EXERCISE: Set down, exactly as they appear, the lines from the line holding "imported = [obj" through the line holding "cad_parts[node].hide_render = cad_parts[node].hide_viewport", inclusive; output nothing outside that range.

WORKING DATA:
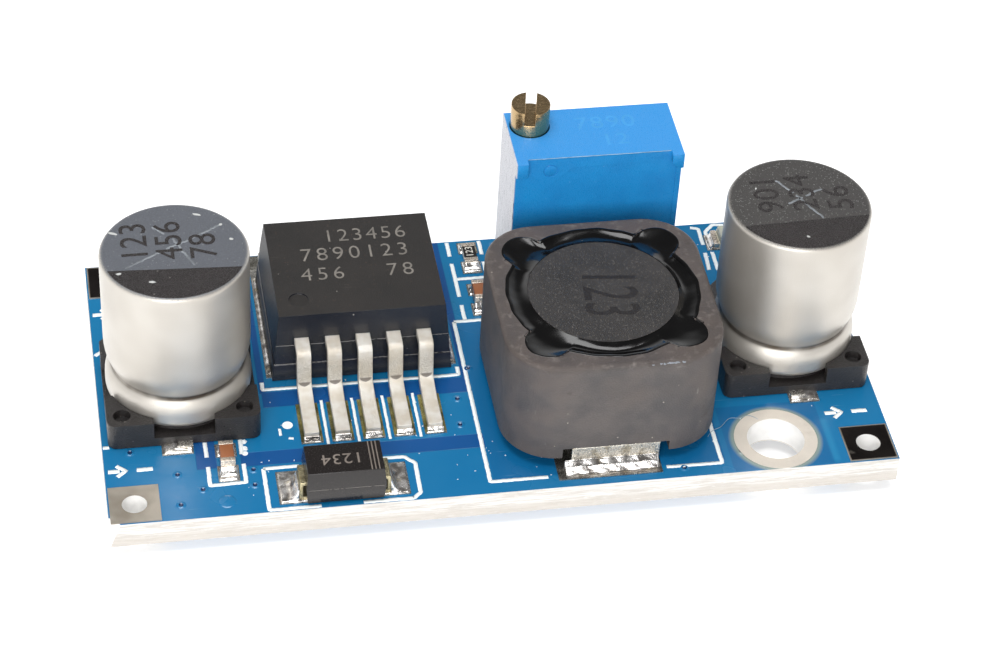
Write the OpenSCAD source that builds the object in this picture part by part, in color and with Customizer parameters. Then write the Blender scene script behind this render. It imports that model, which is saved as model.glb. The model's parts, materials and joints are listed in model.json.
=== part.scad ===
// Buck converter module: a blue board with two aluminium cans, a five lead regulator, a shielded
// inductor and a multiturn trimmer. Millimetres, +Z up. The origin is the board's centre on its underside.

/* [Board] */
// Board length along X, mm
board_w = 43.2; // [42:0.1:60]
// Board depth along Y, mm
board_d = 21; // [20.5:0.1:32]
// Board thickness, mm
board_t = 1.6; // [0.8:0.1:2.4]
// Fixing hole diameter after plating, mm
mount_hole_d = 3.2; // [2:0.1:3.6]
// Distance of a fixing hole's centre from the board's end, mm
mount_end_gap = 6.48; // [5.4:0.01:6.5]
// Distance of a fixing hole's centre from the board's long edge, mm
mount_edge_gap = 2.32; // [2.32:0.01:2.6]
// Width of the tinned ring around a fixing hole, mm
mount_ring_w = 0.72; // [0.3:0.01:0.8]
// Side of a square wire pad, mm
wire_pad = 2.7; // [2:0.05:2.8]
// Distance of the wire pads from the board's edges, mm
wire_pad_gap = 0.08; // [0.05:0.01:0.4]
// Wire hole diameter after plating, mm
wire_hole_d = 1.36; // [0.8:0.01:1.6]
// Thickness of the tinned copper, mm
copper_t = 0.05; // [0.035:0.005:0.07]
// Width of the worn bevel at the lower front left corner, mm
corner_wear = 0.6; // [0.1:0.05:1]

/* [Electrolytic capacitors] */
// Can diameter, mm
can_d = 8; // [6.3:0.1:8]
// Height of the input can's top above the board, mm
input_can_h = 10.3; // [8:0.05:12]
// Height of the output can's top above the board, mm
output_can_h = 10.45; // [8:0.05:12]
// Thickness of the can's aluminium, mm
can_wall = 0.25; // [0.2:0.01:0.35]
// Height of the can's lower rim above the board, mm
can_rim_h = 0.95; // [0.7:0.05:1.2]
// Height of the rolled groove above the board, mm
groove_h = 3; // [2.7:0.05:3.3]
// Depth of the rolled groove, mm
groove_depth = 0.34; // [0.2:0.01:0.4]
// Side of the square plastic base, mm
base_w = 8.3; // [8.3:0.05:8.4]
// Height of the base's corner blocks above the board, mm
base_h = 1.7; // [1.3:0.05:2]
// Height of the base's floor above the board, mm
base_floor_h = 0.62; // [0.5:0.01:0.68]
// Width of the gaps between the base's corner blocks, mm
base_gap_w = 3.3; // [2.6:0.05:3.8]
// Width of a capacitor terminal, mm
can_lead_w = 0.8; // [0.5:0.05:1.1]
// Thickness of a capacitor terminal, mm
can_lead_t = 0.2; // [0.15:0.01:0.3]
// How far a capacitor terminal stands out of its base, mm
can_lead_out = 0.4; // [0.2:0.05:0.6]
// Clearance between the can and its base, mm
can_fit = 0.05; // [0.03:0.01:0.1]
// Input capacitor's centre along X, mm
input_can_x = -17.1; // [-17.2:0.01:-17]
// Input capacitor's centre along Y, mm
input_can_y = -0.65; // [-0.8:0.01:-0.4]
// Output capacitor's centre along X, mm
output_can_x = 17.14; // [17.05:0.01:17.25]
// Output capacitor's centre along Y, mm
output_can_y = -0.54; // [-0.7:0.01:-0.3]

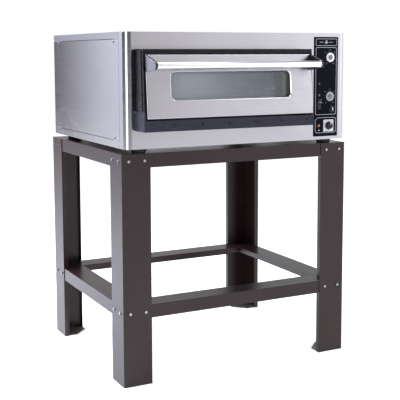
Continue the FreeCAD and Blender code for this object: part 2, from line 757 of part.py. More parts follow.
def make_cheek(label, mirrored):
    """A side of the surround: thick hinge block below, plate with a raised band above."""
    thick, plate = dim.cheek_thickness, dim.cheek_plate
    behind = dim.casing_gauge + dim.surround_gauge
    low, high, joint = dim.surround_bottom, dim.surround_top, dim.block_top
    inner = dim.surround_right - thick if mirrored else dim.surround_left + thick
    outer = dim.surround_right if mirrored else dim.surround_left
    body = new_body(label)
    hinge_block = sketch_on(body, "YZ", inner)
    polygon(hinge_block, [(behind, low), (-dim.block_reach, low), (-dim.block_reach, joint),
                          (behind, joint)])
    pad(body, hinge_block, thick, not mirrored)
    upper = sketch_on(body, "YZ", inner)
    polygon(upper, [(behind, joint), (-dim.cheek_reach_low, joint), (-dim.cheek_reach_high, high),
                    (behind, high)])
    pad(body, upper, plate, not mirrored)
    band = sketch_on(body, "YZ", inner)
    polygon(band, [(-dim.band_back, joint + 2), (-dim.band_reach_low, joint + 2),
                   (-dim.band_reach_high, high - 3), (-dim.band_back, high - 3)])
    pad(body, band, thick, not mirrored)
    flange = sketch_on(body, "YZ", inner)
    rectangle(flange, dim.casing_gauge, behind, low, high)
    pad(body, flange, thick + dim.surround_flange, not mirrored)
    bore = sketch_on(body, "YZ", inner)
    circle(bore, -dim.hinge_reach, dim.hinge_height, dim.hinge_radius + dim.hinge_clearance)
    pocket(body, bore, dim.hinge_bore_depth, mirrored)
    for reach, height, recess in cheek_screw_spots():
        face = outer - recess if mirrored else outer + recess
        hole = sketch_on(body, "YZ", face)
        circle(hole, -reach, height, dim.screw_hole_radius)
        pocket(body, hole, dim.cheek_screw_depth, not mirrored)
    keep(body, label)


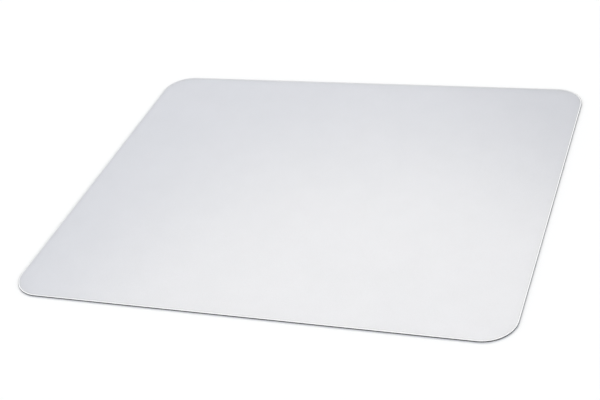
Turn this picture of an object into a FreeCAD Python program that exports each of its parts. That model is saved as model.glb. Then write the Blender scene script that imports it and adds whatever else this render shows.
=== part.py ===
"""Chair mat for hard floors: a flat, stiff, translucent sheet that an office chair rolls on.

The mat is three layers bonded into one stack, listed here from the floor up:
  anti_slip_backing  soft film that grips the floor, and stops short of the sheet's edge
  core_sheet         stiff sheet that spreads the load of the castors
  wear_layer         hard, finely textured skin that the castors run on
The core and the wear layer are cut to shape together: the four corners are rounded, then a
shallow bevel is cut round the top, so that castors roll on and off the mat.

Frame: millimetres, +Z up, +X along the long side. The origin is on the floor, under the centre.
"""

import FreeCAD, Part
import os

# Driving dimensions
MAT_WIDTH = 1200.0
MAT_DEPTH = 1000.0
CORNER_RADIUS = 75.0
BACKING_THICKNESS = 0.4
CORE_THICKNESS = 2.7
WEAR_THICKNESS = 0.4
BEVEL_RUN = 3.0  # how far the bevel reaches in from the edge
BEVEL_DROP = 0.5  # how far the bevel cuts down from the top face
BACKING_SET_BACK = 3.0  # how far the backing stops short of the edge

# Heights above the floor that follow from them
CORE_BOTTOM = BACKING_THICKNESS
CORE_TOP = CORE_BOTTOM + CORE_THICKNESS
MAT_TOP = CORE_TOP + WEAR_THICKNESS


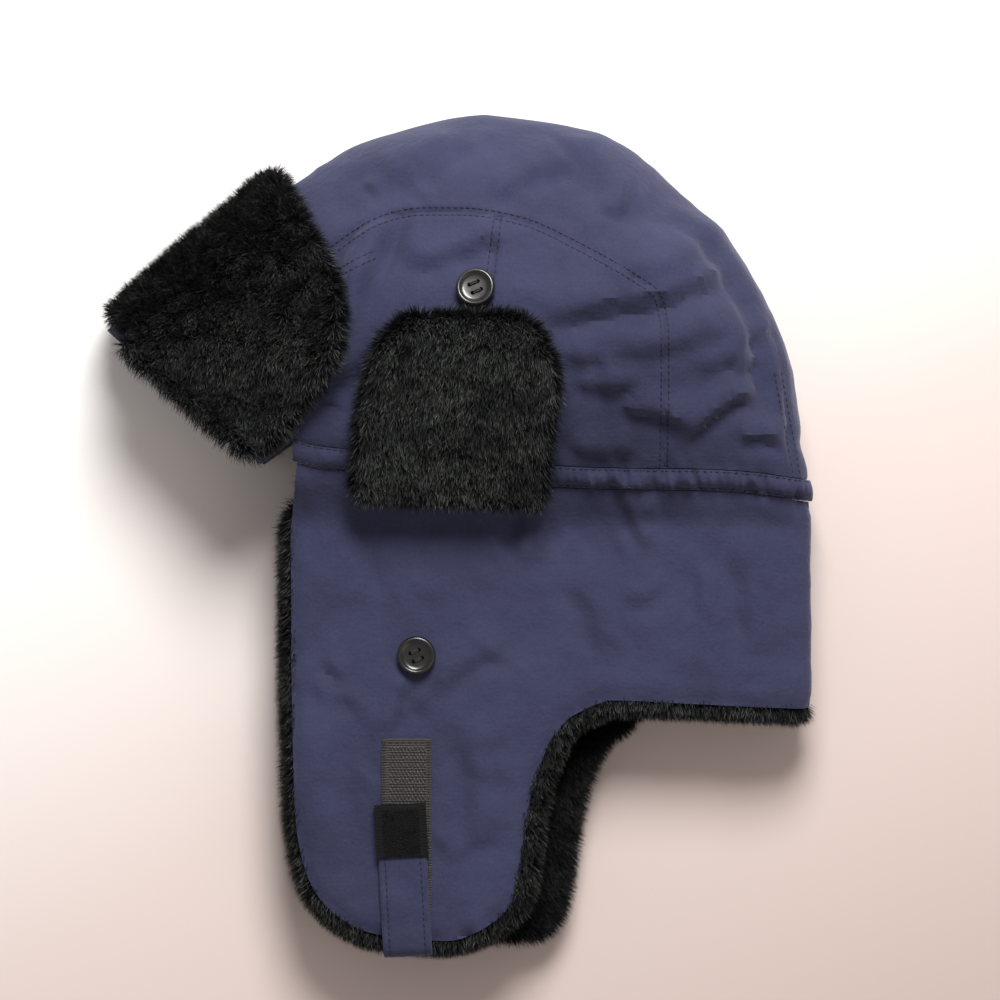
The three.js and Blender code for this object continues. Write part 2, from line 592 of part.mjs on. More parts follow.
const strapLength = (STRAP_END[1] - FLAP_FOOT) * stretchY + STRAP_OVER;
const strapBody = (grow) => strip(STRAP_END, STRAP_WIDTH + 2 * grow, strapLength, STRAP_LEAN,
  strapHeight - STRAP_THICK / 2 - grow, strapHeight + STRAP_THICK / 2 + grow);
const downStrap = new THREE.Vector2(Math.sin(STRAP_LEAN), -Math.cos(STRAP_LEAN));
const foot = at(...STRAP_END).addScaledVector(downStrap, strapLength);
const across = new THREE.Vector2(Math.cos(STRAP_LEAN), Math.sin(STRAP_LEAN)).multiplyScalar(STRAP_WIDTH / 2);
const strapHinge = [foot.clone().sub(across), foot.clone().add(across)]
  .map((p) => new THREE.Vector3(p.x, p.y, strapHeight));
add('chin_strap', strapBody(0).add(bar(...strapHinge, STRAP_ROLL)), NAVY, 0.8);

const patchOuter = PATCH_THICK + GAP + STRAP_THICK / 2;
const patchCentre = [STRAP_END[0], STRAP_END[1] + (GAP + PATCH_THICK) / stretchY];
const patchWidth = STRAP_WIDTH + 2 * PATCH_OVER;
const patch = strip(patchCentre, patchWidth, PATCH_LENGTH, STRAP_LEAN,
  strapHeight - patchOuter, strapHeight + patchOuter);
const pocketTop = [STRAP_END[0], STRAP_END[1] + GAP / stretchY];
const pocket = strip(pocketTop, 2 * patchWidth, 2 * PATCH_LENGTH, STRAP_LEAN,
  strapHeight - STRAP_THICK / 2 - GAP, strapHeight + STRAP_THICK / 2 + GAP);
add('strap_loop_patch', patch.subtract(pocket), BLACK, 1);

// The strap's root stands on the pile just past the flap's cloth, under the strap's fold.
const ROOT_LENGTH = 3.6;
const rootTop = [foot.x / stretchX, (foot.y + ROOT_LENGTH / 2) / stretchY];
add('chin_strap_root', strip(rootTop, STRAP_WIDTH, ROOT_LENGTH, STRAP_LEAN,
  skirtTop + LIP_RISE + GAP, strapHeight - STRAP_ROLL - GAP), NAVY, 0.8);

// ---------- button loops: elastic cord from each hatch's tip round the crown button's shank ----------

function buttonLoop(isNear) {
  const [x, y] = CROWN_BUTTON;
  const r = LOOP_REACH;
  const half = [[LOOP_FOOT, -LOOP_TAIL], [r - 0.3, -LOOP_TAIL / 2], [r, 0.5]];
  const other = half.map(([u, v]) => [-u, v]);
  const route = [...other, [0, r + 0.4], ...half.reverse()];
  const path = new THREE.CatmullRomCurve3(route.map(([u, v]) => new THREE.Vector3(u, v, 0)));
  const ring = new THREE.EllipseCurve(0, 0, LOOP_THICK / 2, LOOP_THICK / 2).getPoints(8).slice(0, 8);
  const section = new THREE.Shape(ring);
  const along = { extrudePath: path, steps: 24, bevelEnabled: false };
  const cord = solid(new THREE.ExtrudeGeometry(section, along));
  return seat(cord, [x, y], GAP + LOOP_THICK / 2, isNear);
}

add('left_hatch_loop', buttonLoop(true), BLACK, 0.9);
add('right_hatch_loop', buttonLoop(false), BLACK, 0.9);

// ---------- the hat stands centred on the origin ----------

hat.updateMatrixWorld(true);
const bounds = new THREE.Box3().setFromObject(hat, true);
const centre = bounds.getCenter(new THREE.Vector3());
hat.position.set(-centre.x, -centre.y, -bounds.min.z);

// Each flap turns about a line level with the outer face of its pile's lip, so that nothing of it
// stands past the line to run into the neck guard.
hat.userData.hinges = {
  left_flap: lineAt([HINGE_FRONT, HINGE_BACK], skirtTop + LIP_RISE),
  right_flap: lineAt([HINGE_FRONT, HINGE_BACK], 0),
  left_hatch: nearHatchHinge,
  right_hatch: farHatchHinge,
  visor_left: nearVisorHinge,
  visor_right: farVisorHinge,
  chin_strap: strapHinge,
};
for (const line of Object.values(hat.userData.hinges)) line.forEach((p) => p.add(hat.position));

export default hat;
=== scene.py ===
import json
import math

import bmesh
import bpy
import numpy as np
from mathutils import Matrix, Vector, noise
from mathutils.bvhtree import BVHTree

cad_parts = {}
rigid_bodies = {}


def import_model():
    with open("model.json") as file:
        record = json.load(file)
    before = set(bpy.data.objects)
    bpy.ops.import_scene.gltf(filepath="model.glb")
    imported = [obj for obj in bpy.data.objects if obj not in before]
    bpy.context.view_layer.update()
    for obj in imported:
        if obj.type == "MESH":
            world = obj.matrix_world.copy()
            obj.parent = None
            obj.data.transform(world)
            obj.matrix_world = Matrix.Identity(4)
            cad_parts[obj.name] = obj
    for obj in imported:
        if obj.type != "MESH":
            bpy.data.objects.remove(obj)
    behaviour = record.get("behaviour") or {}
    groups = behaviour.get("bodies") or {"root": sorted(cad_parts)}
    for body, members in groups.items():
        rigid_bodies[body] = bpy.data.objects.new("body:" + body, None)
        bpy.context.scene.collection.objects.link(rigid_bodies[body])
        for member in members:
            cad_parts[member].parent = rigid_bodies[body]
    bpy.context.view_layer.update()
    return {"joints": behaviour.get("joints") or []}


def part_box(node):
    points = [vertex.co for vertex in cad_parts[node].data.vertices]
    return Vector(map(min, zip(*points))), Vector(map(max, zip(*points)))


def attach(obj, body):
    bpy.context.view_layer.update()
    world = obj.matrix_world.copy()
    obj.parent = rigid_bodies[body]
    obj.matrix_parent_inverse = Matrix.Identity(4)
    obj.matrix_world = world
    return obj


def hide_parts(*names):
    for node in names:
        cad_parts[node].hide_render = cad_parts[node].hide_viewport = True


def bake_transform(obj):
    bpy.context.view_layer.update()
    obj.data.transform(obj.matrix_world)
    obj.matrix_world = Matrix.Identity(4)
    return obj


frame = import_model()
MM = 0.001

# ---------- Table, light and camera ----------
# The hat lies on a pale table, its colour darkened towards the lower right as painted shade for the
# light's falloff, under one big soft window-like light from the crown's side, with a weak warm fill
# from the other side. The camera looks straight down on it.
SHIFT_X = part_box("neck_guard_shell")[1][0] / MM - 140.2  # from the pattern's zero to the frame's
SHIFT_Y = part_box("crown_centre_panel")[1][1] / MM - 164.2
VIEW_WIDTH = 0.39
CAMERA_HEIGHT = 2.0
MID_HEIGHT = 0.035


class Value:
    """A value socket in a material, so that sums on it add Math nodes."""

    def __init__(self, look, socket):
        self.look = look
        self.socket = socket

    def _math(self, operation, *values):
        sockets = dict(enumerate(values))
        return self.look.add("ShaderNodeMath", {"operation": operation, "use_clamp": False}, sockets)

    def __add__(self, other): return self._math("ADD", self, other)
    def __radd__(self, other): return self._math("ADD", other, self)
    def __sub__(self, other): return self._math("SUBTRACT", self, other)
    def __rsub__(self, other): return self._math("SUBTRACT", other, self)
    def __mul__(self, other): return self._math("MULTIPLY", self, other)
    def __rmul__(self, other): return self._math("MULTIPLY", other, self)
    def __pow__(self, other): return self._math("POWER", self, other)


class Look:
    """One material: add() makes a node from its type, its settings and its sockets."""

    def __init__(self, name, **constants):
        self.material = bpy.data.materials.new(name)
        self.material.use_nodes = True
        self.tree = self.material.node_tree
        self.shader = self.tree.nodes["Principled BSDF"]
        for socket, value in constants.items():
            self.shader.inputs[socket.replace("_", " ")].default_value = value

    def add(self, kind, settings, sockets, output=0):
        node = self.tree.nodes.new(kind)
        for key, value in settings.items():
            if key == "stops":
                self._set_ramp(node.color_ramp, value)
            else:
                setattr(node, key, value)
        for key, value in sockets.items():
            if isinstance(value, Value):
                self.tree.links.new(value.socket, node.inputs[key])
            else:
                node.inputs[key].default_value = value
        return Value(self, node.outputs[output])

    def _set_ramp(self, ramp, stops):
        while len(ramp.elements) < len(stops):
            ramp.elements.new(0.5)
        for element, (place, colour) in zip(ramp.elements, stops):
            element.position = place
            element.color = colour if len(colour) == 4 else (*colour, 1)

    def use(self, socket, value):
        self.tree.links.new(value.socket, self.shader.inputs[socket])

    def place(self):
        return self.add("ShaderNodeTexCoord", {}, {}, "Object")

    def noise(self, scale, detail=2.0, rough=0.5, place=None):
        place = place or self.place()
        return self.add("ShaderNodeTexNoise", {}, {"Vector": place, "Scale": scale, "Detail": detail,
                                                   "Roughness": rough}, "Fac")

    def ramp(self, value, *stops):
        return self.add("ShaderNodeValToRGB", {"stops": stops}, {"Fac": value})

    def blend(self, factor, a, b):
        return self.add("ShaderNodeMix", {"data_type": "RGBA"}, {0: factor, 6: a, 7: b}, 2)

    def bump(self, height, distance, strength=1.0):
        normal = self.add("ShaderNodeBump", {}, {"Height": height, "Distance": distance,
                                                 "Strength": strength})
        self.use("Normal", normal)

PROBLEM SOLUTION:
    imported = [obj for obj in bpy.data.objects if obj not in before]
    bpy.context.view_layer.update()
    for obj in imported:
        if obj.type == "MESH":
            world = obj.matrix_world.copy()
            obj.parent = None
            obj.data.transform(world)
            obj.matrix_world = Matrix.Identity(4)
            cad_parts[obj.name] = obj
    for obj in imported:
        if obj.type != "MESH":
            bpy.data.objects.remove(obj)
    behaviour = record.get("behaviour") or {}
    groups = behaviour.get("bodies") or {"root": sorted(cad_parts)}
    for body, members in groups.items():
        rigid_bodies[body] = bpy.data.objects.new("body:" + body, None)
        bpy.context.scene.collection.objects.link(rigid_bodies[body])
        for member in members:
            cad_parts[member].parent = rigid_bodies[body]
    bpy.context.view_layer.update()
    return {"joints": behaviour.get("joints") or []}


def part_box(node):
    points = [vertex.co for vertex in cad_parts[node].data.vertices]
    return Vector(map(min, zip(*points))), Vector(map(max, zip(*points)))


def attach(obj, body):
    bpy.context.view_layer.update()
    world = obj.matrix_world.copy()
    obj.parent = rigid_bodies[body]
    obj.matrix_parent_inverse = Matrix.Identity(4)
    obj.matrix_world = world
    return obj


def hide_parts(*names):
    for node in names:
        cad_parts[node].hide_render = cad_parts[node].hide_viewport = True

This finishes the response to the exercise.